COVIDx CXR-3: A Large-Scale, Open-Source Benchmark Dataset of Chest X-ray Images for Computer-Aided COVID-19 Diagnostics
This dataset addresses the need for better generalization in computer-aided COVID-19 diagnostics for researchers and clinicians, though it is incremental as it builds on existing data collection efforts.
The authors tackled the problem of limited dataset diversity and size for COVID-19 screening models by introducing COVIDx CXR-3, a large-scale benchmark dataset of 30,386 chest X-ray images from 17,026 patients across at least 51 countries, making it the most extensive and diverse open-access dataset for this purpose.
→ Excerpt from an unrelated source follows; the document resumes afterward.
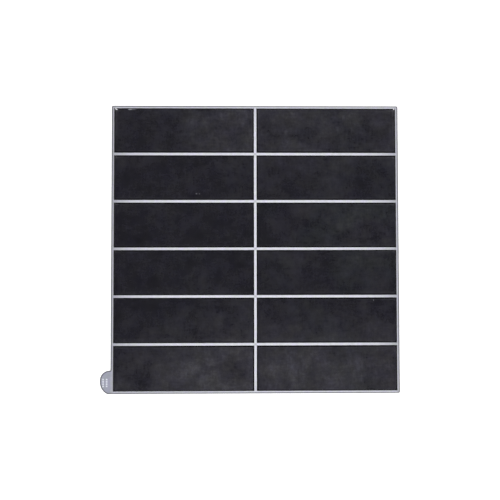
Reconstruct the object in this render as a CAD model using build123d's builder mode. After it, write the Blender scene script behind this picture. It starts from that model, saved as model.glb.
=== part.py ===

After more than two years since the beginning of the COVID-19 pandemic, the pressure of this crisis continues to devastate globally. The use of chest X-ray (CXR) imaging as a complementary screening strategy to RT-PCR testing is not only prevailing but has greatly increased due to its routine clinical use for respiratory complaints. Thus far, many visual perception models have been proposed for COVID-19 screening based on CXR imaging. Nevertheless, the accuracy and the generalization capacity of these models are very much dependent on the diversity and the size of the dataset they were trained on. Motivated by this, we introduce COVIDx CXR-3, a large-scale benchmark dataset of CXR images for supporting COVID-19 computer vision research. COVIDx CXR-3 is composed of 30,386 CXR images from a multinational cohort of 17,026 patients from at least 51 countries, making it, to the best of our knowledge, the most extensive, most diverse COVID-19 CXR dataset in open access form. Here, we provide comprehensive details on the various aspects of the proposed dataset including patient demographics, imaging views, and infection types. The hope is that COVIDx CXR-3 can assist scientists in advancing machine learning research against both the COVID-19 pandemic and related diseases.